Our Brand Is Crisis | Screen | Pittsburgh | Pittsburgh City Paper

Our Brand Is Crisis

 

 

There's that old adage: Be careful what you wish for. I imagine the top-shelf Washington, D.C., campaign-consulting firm of Greenberg Carville Shrum thought that having a camera crew on board during its work in the 2002 Bolivian presidential election would capture the firm's on-the-ground brilliance.

 

 

But during that contentious election, things didn't go as planned. Rachel Boynton's mordantly funny documentary Our Brand Is Crisis, now on DVD, destroys any notion that GCS's strategy was effective. Beyond that, the film suggests larger cautions about the United States'

persistence in imposing its will and ways on other nations ... particularly countries whose deep and complicated histories it blithely refuses to understand, and people who don't necessary want to be made over in America's image.

 

GCS was hired to work for Gonzalo "Goni" Sanchez de Lozada, who had been Bolivia's president from 1993 to 1997. A child could see it'd be tough selling a wealthy white businessman who speaks Spanish with an American accent to an angry and desperately poor nation hungry for change. The GCS gang, who come off as smug, well-heeled outsiders playing fast-and-loose with an entire country, are undaunted.
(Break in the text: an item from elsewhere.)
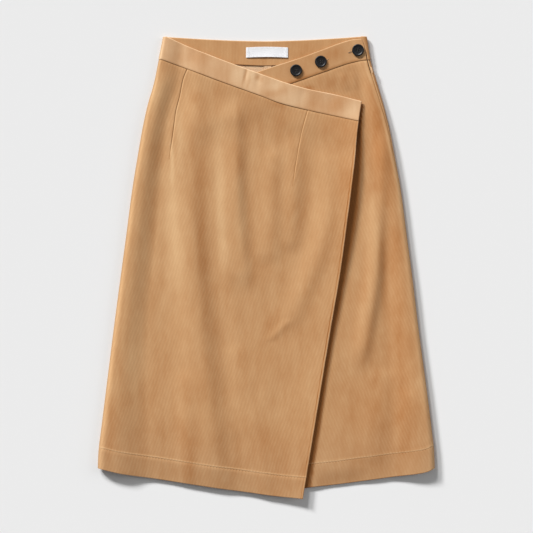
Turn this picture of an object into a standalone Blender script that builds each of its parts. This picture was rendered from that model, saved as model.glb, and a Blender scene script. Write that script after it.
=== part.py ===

They see Bolivia's precarious state as a win-point: "The frame for us is crisis. We must own crisis, it is our brand."

 

The access that Boynton has is incredible. You'll shake your head wondering which of these marketing geniuses signed off on letting the camera film their focus groups of poor people, the cheap-shot negative campaigns against opponents, and the bumbling Goni. Another adage warns against watching politics and sausage get made, and this back-room glimpse of what soulless claptrap campaigns have become here and now, with our help, overseas, is frequently disheartening.

 

Ever spinning, even in the aftermath GCS isn't quite ready to call its campaign a disaster, equivocating that "there are conditions that democracies can't deal with." Goni, interviewed again in 2005, sees the cock-up a little more clearly: "Only in the U.S do they think you can change things with information."

 

In the end, GCS's Jeremy Rosner grudgingly agrees that simply branding a candidate and framing his potential in slogans isn't enough. Certainly it's insufficient in places where the status quo is hurtling over the cliff, and what really matters is clearly defined action. "Democracy must come with benefits," he admits. "People must feel it."